**Problem to work on**
Quote verbatim the span of lines that begins the listing below and closes with the line containing "patches), colour, QUARTZ_VEIL)".

**Data**
--
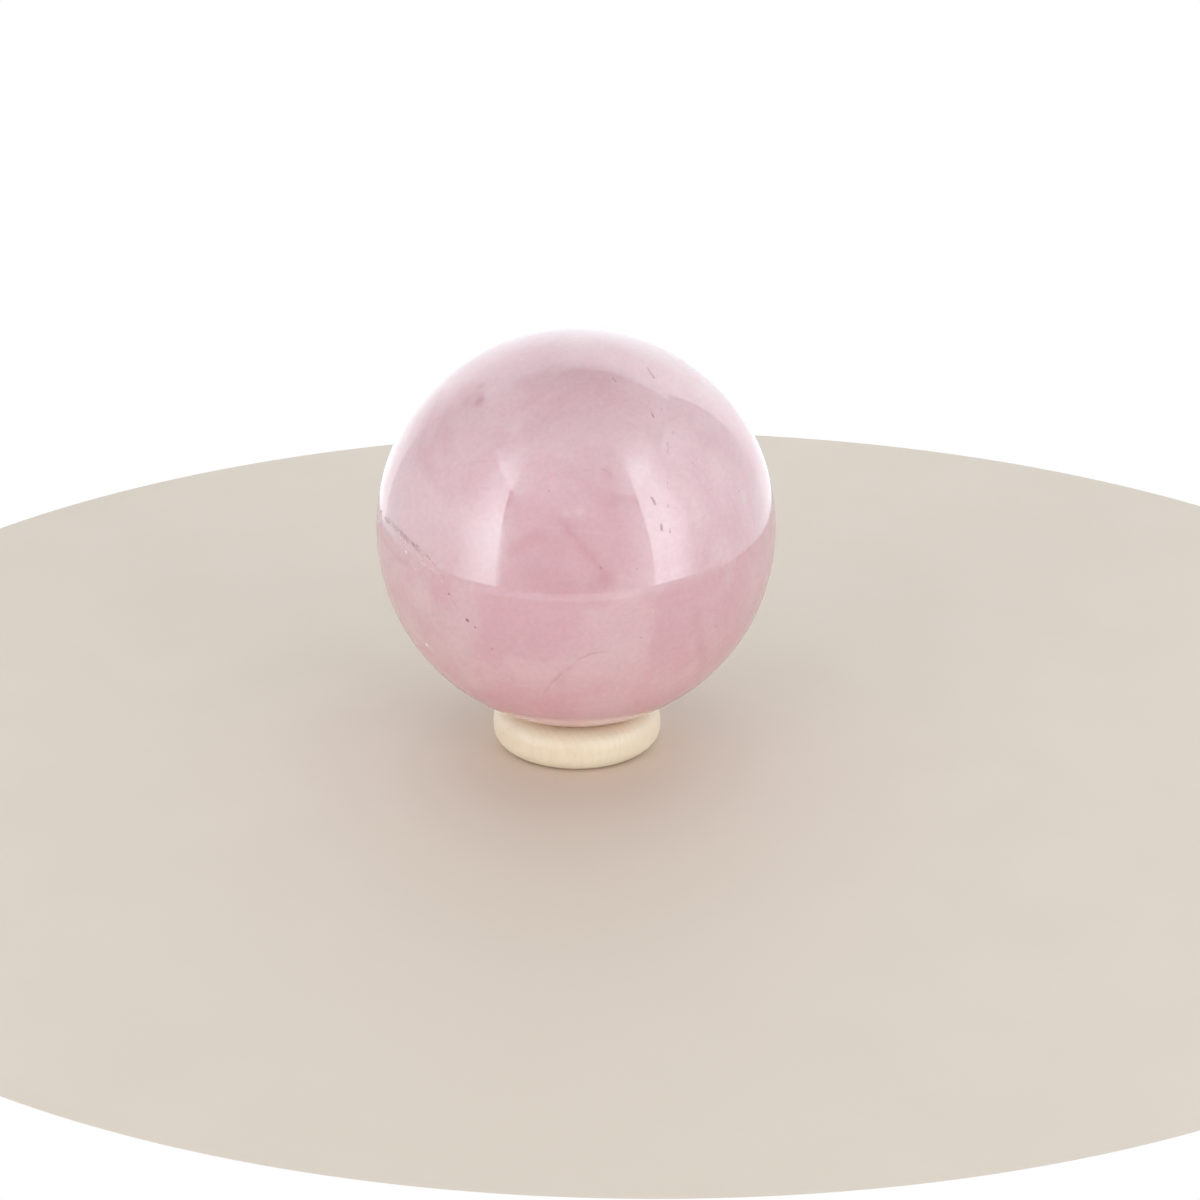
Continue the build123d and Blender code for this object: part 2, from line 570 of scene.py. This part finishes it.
PIT_HEIGHT = 0.00004


def sheets(add, place, scale, distortion, middle):
    """How far a noise is from its middle: 0 on sheets that run through the stone."""
    swirl = mottle(add, place, scale, 3, 0.5, distortion)
    return calculate(add, "ABSOLUTE", calculate(add, "SUBTRACT", swirl, middle))


def stone_colour(add, place):
    """The stone between its marks: pink in clouds of 5 to 20 mm, with healed fractures inside."""
    clouds = mottle(add, place, 62, detail=4, roughness=0.55, distortion=0.8)
    colour = blend(add, ramp(add, clouds, 0.36, 0.66), QUARTZ_DEEP, QUARTZ_MILKY)
    height = add("SeparateXYZ", {0: place}).outputs["Z"]
    colour = blend(add, ramp(add, height, *SALMON_HEIGHTS), colour, QUARTZ_LOW_TINT, "MULTIPLY")

    # The healed fractures are sheets, seen as broken wisps
    patches = ramp(add, mottle(add, place, 90, 3), 0.50, 0.66)
    wisps = ramp(add, sheets(add, place, 34, 0.9, 0.5), 0.030, 0.0, 0.0, 0.10)
    colour = blend(add, multiply(add, wisps, patches), colour, QUARTZ_WISP)
    patches = ramp(add, mottle(add, place, 71, 3), 0.52, 0.68)
    wisps = ramp(add, sheets(add, place, 47, 0.7, 0.47), 0.034, 0.0, 0.0, 0.28)
    return blend(add, multiply(add, wisps, patches), colour, QUARTZ_VEIL)


def marked_colour(add, place, colour):
    """The colour with the marks painted on it, with ragged edges, and how worn the polish is there."""
    painted = {channel: add("Attribute", attribute_name=channel).outputs["Fac"] for channel in CHANNELS[1:]}
    ragged = mottle(add, place, 2600, 3, 0.6)
    ragged_a_little = ramp(add, ragged, 0.2, 0.8, -0.3, 0.3)

    colour = blend(add, painted["cloud"], colour, QUARTZ_CLOUD)
    uneven = ramp(add, mottle(add, place, 700, 3), 0.25, 0.60, 0.55, 1.0)
    colour = blend(add, multiply(add, painted["veil"], uneven), colour, QUARTZ_VEIL)

    frost = ramp(add, total(add, painted["frost"], ramp(add, ragged, 0.2, 0.8, -0.45, 0.45)), 0.25, 0.80)
    flecks = ramp(add, mottle(add, place, 1500, 4, 0.65, 0.5), 0.42, 0.62)
    weathered = blend(add, flecks, QUARTZ_WEATHERED, QUARTZ_MILKY)
    colour = blend(add, multiply(add, frost, 0.50), colour, weathered)

    speck = ramp(add, total(add, painted["speck"], ragged_a_little), 0.3, 0.8)
    colour = blend(add, speck, colour, QUARTZ_CHIPPED)
    stain = ramp(add, total(add, painted["stain"], ragged_a_little), 0.15, 1.05)
    colour = blend(add, stain, colour, QUARTZ_STAIN)
    worn = calculate(add, "MAXIMUM", calculate(add, "MAXIMUM", frost, stain), speck)
    return colour, worn


def quartz_material():
    material, add = new_material("rose_quartz_polished")
    place = add("TexCoord").outputs["Object"]
    colour, worn = marked_colour(add, place, stone_colour(add, place))

    # Fine grain in the milk, 1 mm and smaller
    colour = shaded(add, colour, ramp(add, mottle(add, place, 1400, 4, 0.7), 0.25, 0.75, 0.96, 1.04))

    # Polish: nearly a mirror, dull and pitted where it is worn
    polish = ramp(add, mottle(add, place, 240, 3), 0.3, 0.7, POLISH_ROUGHNESS - 0.008, POLISH_ROUGHNESS + 0.012)
    roughness = total(add, polish, multiply(add, worn, WORN_ROUGHNESS))
    waves = mottle(add, place, 380, 2)
    smooth = add("Bump", {"Height": waves, "Distance": WAVE_HEIGHT}).outputs[0]
    pitted = multiply(add, mottle(add, place, 3200, 4, 0.65), worn)
    bumps = add("Bump", {"Height": pitted, "Distance": PIT_HEIGHT, "Normal": smooth}).outputs[0]

    surface = {"Base Color": colour, "Roughness": roughness, "Normal": bumps, "IOR": QUARTZ_IOR}
    end_material(add, {**surface, **QUARTZ_SUBSURFACE})
    return material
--
**Answer in full**
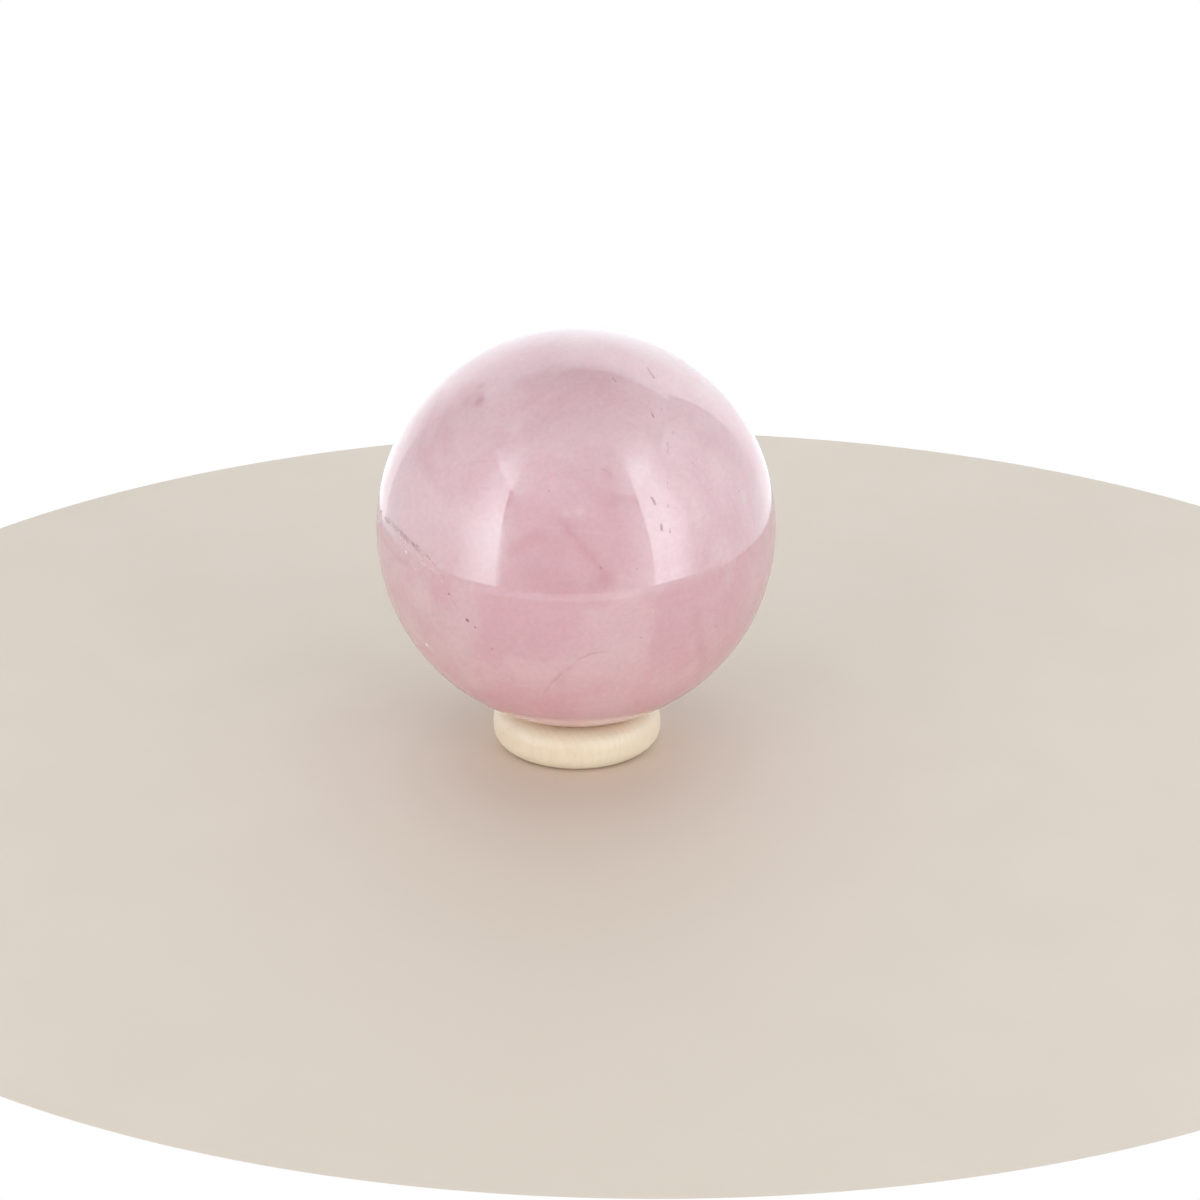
Continue the build123d and Blender code for this object: part 2, from line 570 of scene.py. This part finishes it.
PIT_HEIGHT = 0.00004


def sheets(add, place, scale, distortion, middle):
    """How far a noise is from its middle: 0 on sheets that run through the stone."""
    swirl = mottle(add, place, scale, 3, 0.5, distortion)
    return calculate(add, "ABSOLUTE", calculate(add, "SUBTRACT", swirl, middle))


def stone_colour(add, place):
    """The stone between its marks: pink in clouds of 5 to 20 mm, with healed fractures inside."""
    clouds = mottle(add, place, 62, detail=4, roughness=0.55, distortion=0.8)
    colour = blend(add, ramp(add, clouds, 0.36, 0.66), QUARTZ_DEEP, QUARTZ_MILKY)
    height = add("SeparateXYZ", {0: place}).outputs["Z"]
    colour = blend(add, ramp(add, height, *SALMON_HEIGHTS), colour, QUARTZ_LOW_TINT, "MULTIPLY")

    # The healed fractures are sheets, seen as broken wisps
    patches = ramp(add, mottle(add, place, 90, 3), 0.50, 0.66)
    wisps = ramp(add, sheets(add, place, 34, 0.9, 0.5), 0.030, 0.0, 0.0, 0.10)
    colour = blend(add, multiply(add, wisps, patches), colour, QUARTZ_WISP)
    patches = ramp(add, mottle(add, place, 71, 3), 0.52, 0.68)
    wisps = ramp(add, sheets(add, place, 47, 0.7, 0.47), 0.034, 0.0, 0.0, 0.28)
    return blend(add, multiply(add, wisps, patches), colour, QUARTZ_VEIL)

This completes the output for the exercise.